Остатки краски на терракотовых статуэтках дают некоторое представление о цвете женской одежды. Излюбленным сочетанием были голубой и розовый цвета или их более яркие варианты — красный и синий. К голубому хитону надевали розовый или красный гиматий, или наоборот. Приведем несколько примеров раскраски ольвийских терракот. На полуфигуре Коры-Персефоны хитон окрашен в голубой цвет, на одной статуэтке Кибелы — в красный, на другой — в розовый, а плащ Деметры — в синий. Иногда красный и голубой цвета сочетались в одном виде одежды. Гиматий Афродиты на одной терракоте расписан красными и голубыми полосами. Сочетание названных красок одежды характерно не только для местных терракот, но и для подобных изделий из разных греческих полисов.

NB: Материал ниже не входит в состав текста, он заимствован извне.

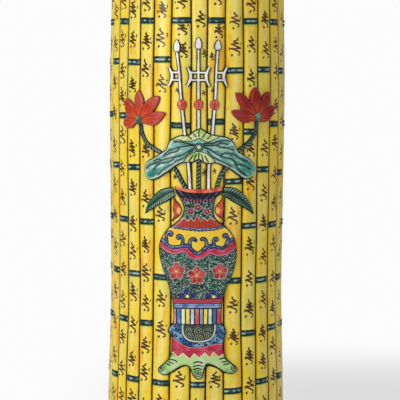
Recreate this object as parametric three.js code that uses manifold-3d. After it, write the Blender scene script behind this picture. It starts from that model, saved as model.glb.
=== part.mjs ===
// Brush pot of glazed porcelain in the form of a ring of bamboo stalks. On its front, in low relief, stands a
// vase on a three-legged stand, with three halberds, a lotus leaf, two lotus flowers and two long leaves in it.
// Lengths are in millimetres and angles in degrees. The pot stands on z = 0 and its front faces -Y.
// The relief is laid out on the unrolled wall: s runs to the right along it, z up, and h out from the crests.

import * as THREE from 'three';
import { mergeVertices } from 'three/addons/utils/BufferGeometryUtils.js';
import Module from 'manifold-3d';

const wasm = await Module();
wasm.setup();

// Body of the pot
const potHeight = 290;
const footCrestRadius = 60.3;
const waistCrestRadius = 58.4;
const bellyCrestRadius = 59.5;
const mouthCrestRadius = 58.2;
const waistHeight = 80;
const bellyHeight = 215;
const wallThickness = 2.9;
const footRingHeight = 8;
const footRingWidth = 9.7;
const floorThickness = 5;
const rimHeight = 4;
const seatGap = 0.3;
const turnedSides = 48;

// The nodes and the relief are measured up from a line this far above the foot
const patternBase = 5;

// Bamboo stalks, of which the twelve that face the front are unequal and the others share the rest
const stalkThickness = 2.8;
const grooveDepth = 1.4;
const stalkLift = 1.2;
const stalkDrop = 1;
const endChamfer = 0.8;
const stalkSection = [-1, -0.6, 0, 0.6, 1];
const sectionPower = 2.5;
const firstStalkAngle = -74.5;
const frontStalkWidths = [12, 11, 11.5, 11, 12, 13, 10.5, 11.5, 13, 12, 12.5, 12.5];
const otherStalks = 18;

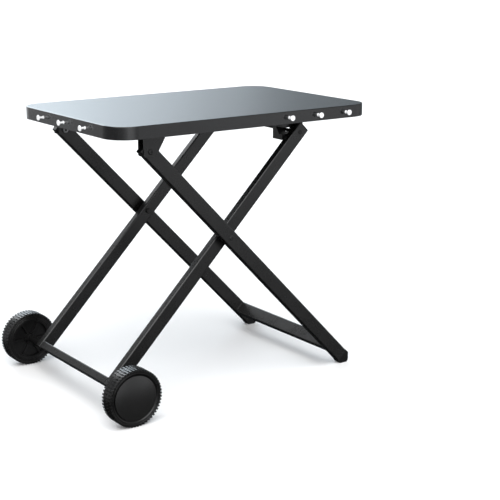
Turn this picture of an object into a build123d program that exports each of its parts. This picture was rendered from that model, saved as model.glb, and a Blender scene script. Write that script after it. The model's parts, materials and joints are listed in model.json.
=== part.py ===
"""Folding wheeled table: a sheet-steel top on a scissor frame, wheels at one end, feet at the other.

Origin on the floor, at the middle of the footprint. +X runs towards the feet, +Y to the left,
+Z up. All sizes in millimetres, drawn in the open position.
"""
import os
from math import cos, radians, sin, tan

from build123d import *

# Tabletop: a folded sheet pan
TOP_HEIGHT = 700.0
TOP_LENGTH = 754.0
TOP_WIDTH = 500.0
TOP_CORNER = 60.0
SKIRT_DEPTH = 31.0
SHEET = 1.5
LIP_WIDTH = 9.0
TOP_EDGE_RADIUS = 2.5

# Wheels and axle
WHEEL_RADIUS = 70.5
WHEEL_INNER_Y = 255.0
WHEEL_OUTER_Y = 293.0
TYRE_SHOULDER = 1.0
RIM_RADIUS = 52.0
RIM_WALL = 3.5
HUB_RADIUS = 14.0
HUB_INNER_Y = 253.0
HUB_OUTER_Y = 287.0
RIM_RIBS = 6
RIM_RIB_THICK = 4.4
RIM_WEB_DEPTH = 11.0
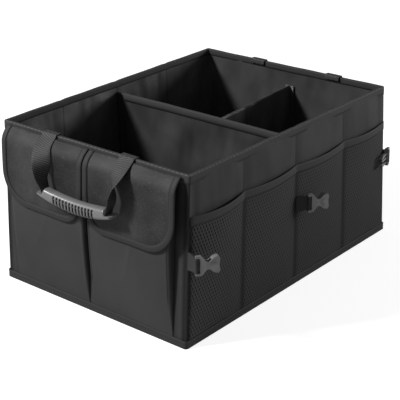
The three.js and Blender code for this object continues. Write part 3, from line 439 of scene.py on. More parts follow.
cover_z = np.linspace(WALL_BOTTOM, WALL_TOP, 58)[:, None]
cover_free = np.sin(np.pi * (cover_z - WALL_BOTTOM) / (WALL_TOP - WALL_BOTTOM)) ** 0.5
on_long_wall = cover_places["kind"] == 0
puffed = np.where(on_long_wall, 3.0 * np.sin(np.pi * cover_places["across"]) ** 0.7, 0.25)
drawn_in = np.where(on_long_wall, np.exp(-(fold_distance(cover_places) / 2.5) ** 2), 0.0)
cover_out = cover_free * (puffed - 0.25 * drawn_in + 0.22 * ripples(cover_round, cover_z, 80.0, 3, 2.0))
cover_out = np.clip(cover_out, -0.25, 3.4)
cover_outside = on_wall(cover_places, cover_z, cover_out)
cover_inside = on_wall(cover_places, cover_z, cover_out - CLOTH_THICKNESS)
cover_uv = together(cover_places["round"] * 0.001, cover_z * 0.001)
cover = make_piece(
    "cover_cloth", [closed_sheet(cover_outside, cover_inside, cover_uv, endless=True)],
    wall_cloth, "organizer", ["outer_cover"],
)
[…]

Женская одежда не всегда бывала однотонной. Гречанки особенно любили выделять края одежды иным цветом. Например, по краю гиматия терракоты Кибелы идут черная и красная полосы, голубая и пурпурная кайма изображены на женском плаще на эллинистической терракоте местной работы.

Росписи аттических и италийских ваз свидетельствуют о широком распространении такого рода украшений костюма. На рисунках со сценами из мифа об Ифигении жрица Артемиды предстает в нарядном хитоне с продольной полосой в центре и затейливым узором на подоле, край ее плаща украшен широкой полосой контрастного цвета (рис. 22).

К сожалению, изобразительное искусство не дает полного представления обо всех видах одежды, не говоря уже о ее деталях.

Кое-какие дополнительные сведения получены при археологических раскопках. По остаткам золотых нитей можно заключить, что их вплетали в дорогие ткани парадного костюма. Россыпи бисера, золотых и бронзовых бляшек, которые встречаются у рук и ног погребенных, показывают, какими орнаментами расшивали края одежды. Греки любили всевозможные украшения. Серьги, бусы и браслеты носили только женщины, а венки, ленты, повязки, кольца и перстни надевали также и мужчины. Наряду с декоративной функцией вторая категория украшений играла также утилитарную роль. Повязки и ленты удерживали волосы мужчин во время резких движений при работе и гимнастических упражнениях, а женщины часто делали прически, закручивая волосы за ленту. Вырезанные на перстнях изображения служили печатями их владельцам: ими запечатывали сундуки, кладовые, сосуды с вином и разным продовольствием, двери комнат, куда не хотели кого-либо допускать без разрешения. Оттиск печати удостоверял волю владельца при передаче писем и товаров, а также ставился на личных вещах — сосудах, стригилях, грузилах.

Ленты и повязки можно представить лишь по их изображениям, так как они изготовлялись из тканей и кожи, которые истлевают в земле. На вазах, расписанных ольвийскими мастерами, часто нарисованы узкие ленты, завязанные бантами с длинными концами. Именно так завязана красная лента в волосах Коры-Персефоны на упомянутой выше терракоте. Лента, за которую женщины закручивали волосы, хорошо видна на ольвийских монетах IV в. с профилем Деметры.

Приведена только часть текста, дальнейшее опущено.